If you happen to find yourself on the middle Yellowstone River during the second weekend of July, listen closely. There, among the rushing of the river or the songs of birds, you might make out a distant, human cry. If unable to make out the slurred pronouncement, the call will soon be repeated by a chorus of fellow humans, provoked by various substances and by the river itself: "Booooaaaattt Flooooaaattt!"

As with any tradition, the current iteration of Boat Float, the notorious river rager that has gone on for more than five decades, has shifted somewhat from its original purpose. Now infamous for fireworks and stripper poles on rafts, the first Boat Float was a protest.

boat float

Margaret Wiggins, from Billings, pole dances on a raft parked at Otter Creek Fishing Access Site on Saturday night, July 10, 2021.

Boat Float

Frank Huston, from Heber City, Utah, finishes a beer bong as onlookers cheer him on the night before the Boat Float, July 8, 2021, at Mayor's Landing in Livingston.

After construction of the Yellowtail Dam began in 1961, forever altering the Bighorn River on the Crow Reservation, conservation-minded Montanans became increasingly concerned about a proposed dam on the Yellowstone River upstream from Livingston, which would have inundated the entire Paradise Valley. The then-mayor of Billings, Willard Fraser, organized a three day float trip in response to the proposal. As it happened, the Yellowstone was never dammed, and remains the longest undammed river in the lower 48 states.

boat float

Sean McDuffee, current organizer of Boat Float, sits in his raft at Otter Creek Fishing Access Site on Saturday, July 10, 2021. McDuffee has been going on Boat Float since the mid-1990s, and says of the next generation of floaters, "God bless their energy."

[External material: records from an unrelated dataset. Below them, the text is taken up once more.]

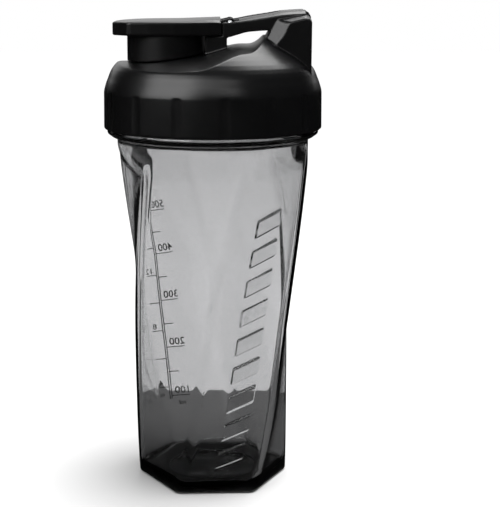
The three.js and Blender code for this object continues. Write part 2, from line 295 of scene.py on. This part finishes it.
# ---------------------------------------------------------------- vessel
def twist_at(z):
    """How far the section has turned at a height, in radians."""
    return math.radians(sum(factor * z ** power for power, factor in enumerate(TWIST)))


def hexagon_radius(angle, corner, fillet):
    """Radius of a hexagon with rounded corners, at angles measured from one of its corners."""
    sector = math.pi / 3
    offset = np.abs((angle + sector / 2) % sector - sector / 2)
    centre = corner - fillet / math.cos(sector / 2)
    arc_end = np.arctan2(fillet * 0.5, centre + fillet * math.cos(sector / 2))
    flat = corner * math.cos(sector / 2) / np.cos(sector / 2 - offset)
    side = centre * np.cos(offset)
    arc = side + np.sqrt(np.maximum(side * side - centre * centre + fillet ** 2, 0))
    return np.where(offset >= arc_end, flat, arc)


def vessel_radius(angle, z, fillet):
    """Radius of the vessel's six-sided section at an angle that turns with the twist."""
    hexagon = hexagon_radius(angle, BASE_CORNER + CORNER_GROWTH * z, fillet)
    fade = smoothstep(z, ROUND_START, ROUND_END)
    return hexagon * (1 - fade) + COLLAR_R * fade


# The raised motif: slanted bars in a row up the facet that faces forward at the base.
MOTIF_FACET = math.radians(-90)
MOTIF_SHIFT, MOTIF_TOP = 3.0, 150
FACET_R = 40.0
BAR_COUNT = 9
BAR_LOW, BAR_PITCH = 20.0, 14.4
BAR_WIDTH, BAR_HEIGHT, BAR_SLANT, BAR_RELIEF, BAR_CORNER = 14.5, 8.0, 0.32, 0.8, 0.6


def motif_height(angle, z):
    """How far the bars stand out, from each point's distance to the outline of its bar."""
    middle = MOTIF_SHIFT * (1 - z / MOTIF_TOP)
    across = (angle - MOTIF_FACET) * FACET_R - middle
    height = np.zeros_like(angle)
    for i in range(BAR_COUNT):
        up = z - (BAR_LOW + BAR_PITCH * i) - BAR_SLANT * across
        out_x = np.abs(across) - (BAR_WIDTH / 2 - BAR_CORNER)
        out_z = np.abs(up) - (BAR_HEIGHT / 2 - BAR_CORNER)
        outside = np.hypot(np.maximum(out_x, 0), np.maximum(out_z, 0))
        distance = outside + np.minimum(np.maximum(out_x, out_z), 0) - BAR_CORNER
        height = np.maximum(height, BAR_RELIEF * smoothstep(-distance, -0.2, 0.35))
    return height


def vessel_angles():
    """Angles around the vessel: close together on the facet with the motif."""
    low, high = MOTIF_FACET - math.radians(30), MOTIF_FACET + math.radians(30)
    fine = np.linspace(low, high, 150, endpoint=False)
    coarse = np.linspace(high, low + 2 * math.pi, 240, endpoint=False)
    return np.r_[fine, coarse]


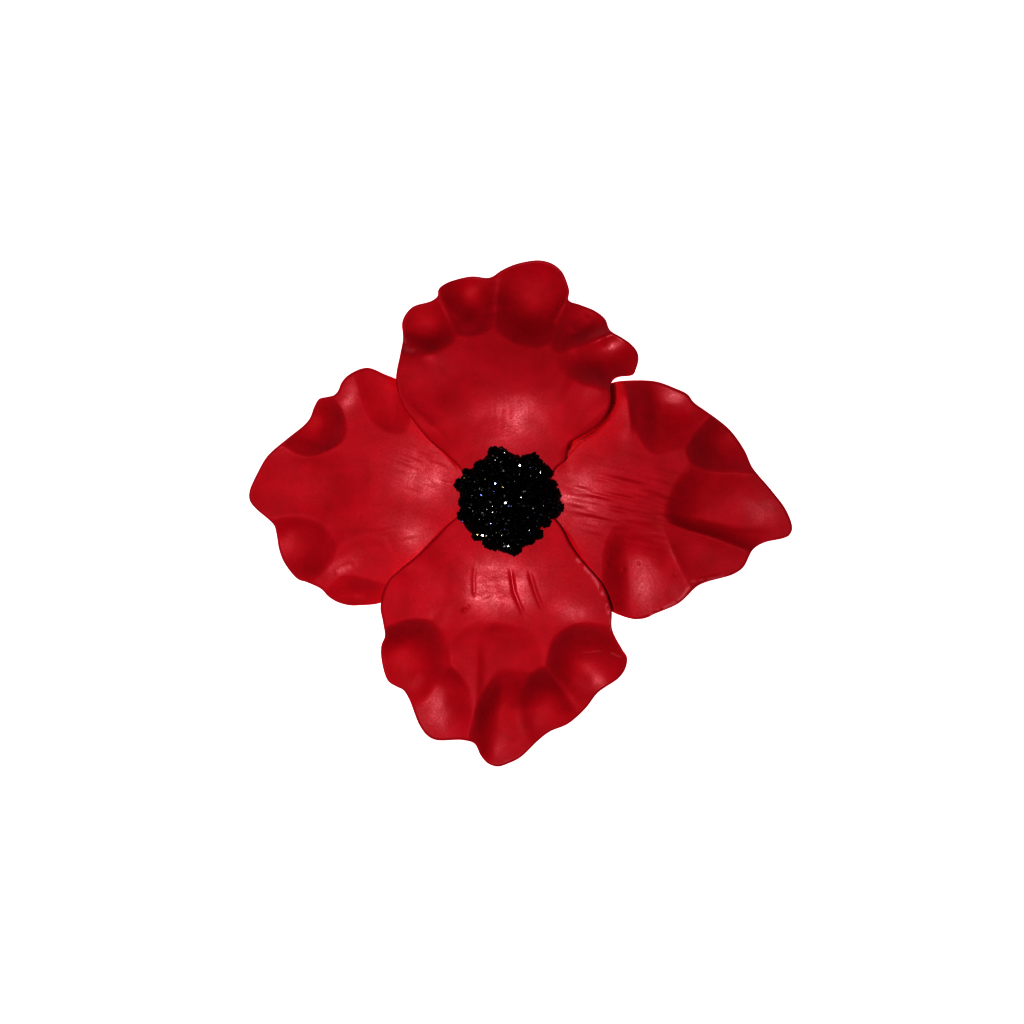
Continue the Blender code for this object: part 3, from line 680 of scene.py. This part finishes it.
def heapCrystals():
    draw = random.Random(mound["seed"])
    rim = smoothOutline(mound["outline"], 120)
    bearings = np.arctan2(rim[:, 1], rim[:, 0])
    order = np.argsort(bearings)
    reaches = np.hypot(*rim.T)

    def reach(bearing):  # of the heap's rim that way
        return float(np.interp(bearing, bearings[order], reaches[order], period=math.tau))

    inset, lowered = mound["core"]
    heap = bmesh.new()
    bmesh.ops.create_uvsphere(heap, u_segments=72, v_segments=20, radius=1)
    for vert in heap.verts:
        wide = reach(math.atan2(vert.co.y, vert.co.x)) - inset
        x = vert.co.x * wide
        y = vert.co.y * wide
        vert.co = (x, y, max(footLevel(x, y), mound["foot"] + vert.co.z * (mound["height"] - lowered)))
    mesh = bpy.data.meshes.new("crystal_mound")
    goldenTurn = math.radians(137.508)
    for i in range(mound["lumps"]):
        share = math.sqrt((i + 0.5) / mound["lumps"])
        angle = goldenTurn * i + draw.uniform(-0.15, 0.15)
        lump = draw.uniform(*mound["lump"])
        edge = reach(math.remainder(angle, math.tau)) - 0.95 * lump  # so that a clot fills out the rim
        level = heapLevel(share) - 0.75 * lump + draw.uniform(-0.2, 0.25)  # and sits uneven, sunk well in
        middle = Vector((edge * share * math.cos(angle), edge * share * math.sin(angle), level))
        clot = bmesh.new()
        addBody(clot, middle, 0.9 * lump, 2, 0.06, 0, draw)
        for _ in range(mound["grains"]):
            way = Vector([draw.gauss(0, 1) for _ in range(3)]).normalized()
            way.z = abs(way.z)  # only the upper side shows
            grain = draw.uniform(*mound["grain"])
            place = middle + way * (lump - 0.4 * grain)
            addBody(clot, place, grain, 1, 0.16, draw.choice(mound["dyes"]), draw)
        clot.to_mesh(mesh)
        clot.free()
        heap.from_mesh(mesh)
    bmesh.ops.scale(heap, vec=(mm, mm, mm), verts=heap.verts)
    heap.to_mesh(mesh)
    heap.free()
    for name, tint in crystalLook["tints"].items():
        mesh.materials.append(crystalGlass(name, tint))
    made = bpy.data.objects.new("crystal_mound", mesh)
    bpy.context.scene.collection.objects.link(made)
    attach(made, "root")
    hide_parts("crystal_centre")
    print("heaped", mound["lumps"], "clots of crystals,", len(mesh.polygons), "faces")


heapCrystals()


studio = {
    "lampPlace": (-13, -9, 160), "lampWidth": 13, "lampPower": 0.26,  # mm, mm, W
    "light": "#ffffff", "fill": 0.06, "contrast": 0.5,  # fill is from all round, contrast a view gamma
    "floor": "#dcdcdc", "floorGlow": 1.15,
    "floorReach": 3000, "floorDrop": 0.02,  # mm, from the middle, and just clear of the foot
    "cameraPlace": (0.67, -1.83, 1000),  # mm
    "frameWidth": 170.67, "frameLevel": 5,  # mm that the picture spans, and at what height
}


def setStudio():
    scene = bpy.context.scene
    scene.view_settings.view_transform = "Standard"
    scene.view_settings.gamma = studio["contrast"]
    shape = bmesh.new()
    bmesh.ops.create_circle(shape, cap_ends=True, segments=128, radius=studio["floorReach"] * mm)
    bmesh.ops.translate(shape, vec=(0, 0, -studio["floorDrop"] * mm), verts=shape.verts)
    mesh = bpy.data.meshes.new("table")
    shape.to_mesh(mesh)
    shape.free()
    table = bpy.data.objects.new("table", mesh)
    scene.collection.objects.link(table)
    # Opal acrylic sheet lit from behind: an even white with no shadow and no visible end.
    made, shader = newMaterial("pale backlit acrylic")
    shader.inputs["Base Color"].default_value = srgb(studio["floor"])
    shader.inputs["Roughness"].default_value = 0.6
    shader.inputs["Emission Color"].default_value = srgb(studio["light"])
    shader.inputs["Emission Strength"].default_value = studio["floorGlow"]
    mesh.materials.append(made)
    lamp = bpy.data.lights.new("key", "AREA")
    lamp.shape = "DISK"
    lamp.size = studio["lampWidth"] * mm
    lamp.energy = studio["lampPower"]
    key = bpy.data.objects.new("key", lamp)
    key.location = Vector(studio["lampPlace"]) * mm
    scene.collection.objects.link(key)
    world = bpy.data.worlds.new("studio")
    world.use_nodes = True
    sky = world.node_tree.nodes["Background"]
    sky.inputs["Color"].default_value = srgb(studio["light"])
    sky.inputs["Strength"].default_value = studio["fill"]
    scene.world = world
    lens = bpy.data.cameras.new("camera")
    lens.sensor_width = 36
    lens.lens = 36 * (studio["cameraPlace"][2] - studio["frameLevel"]) / studio["frameWidth"]
    lens.clip_start = 0.01
    camera = bpy.data.objects.new("camera", lens)
    camera.location = [side * mm for side in studio["cameraPlace"]]
    scene.collection.objects.link(camera)
    scene.camera = camera


setStudio()
print("studio set")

Although this history eludes many current participants of Boat Float, its legacy lives on as a motto, "Wet, Wild, and Dam Free." If anything, the "free" part is what keeps people coming back. Thanks to coordination between organizers and local jurisdictions along the river, there are no registration or camping fees, but Boat Float also represents a freedom from daily life.

boat float

Emily Jordan, from Belgrade, pumps up a stand up paddle board as her friends watch at Otter Creek Fishing Access Site before the second day of Boat Float on Saturday, July 10, 2021.

Boat Float

William Kincaid, from Alaska, peaks his head over the side of the raft he slept in on July 8, 2021, at Mayor's Landing in Livingston.

Rob Gameon spends his year repairing RV's in Livingston, except one wet and wild weekend in July. "You gotta take time off," said Gameon. "Customers understand it because they're coming all the way up here to do what I'm doing now. If I get three days off in the summer, I'm a happy man."

boat float

People drift past Big Timber on the Yellowstone River during the first day of Boat Float on Friday, July 9, 2021.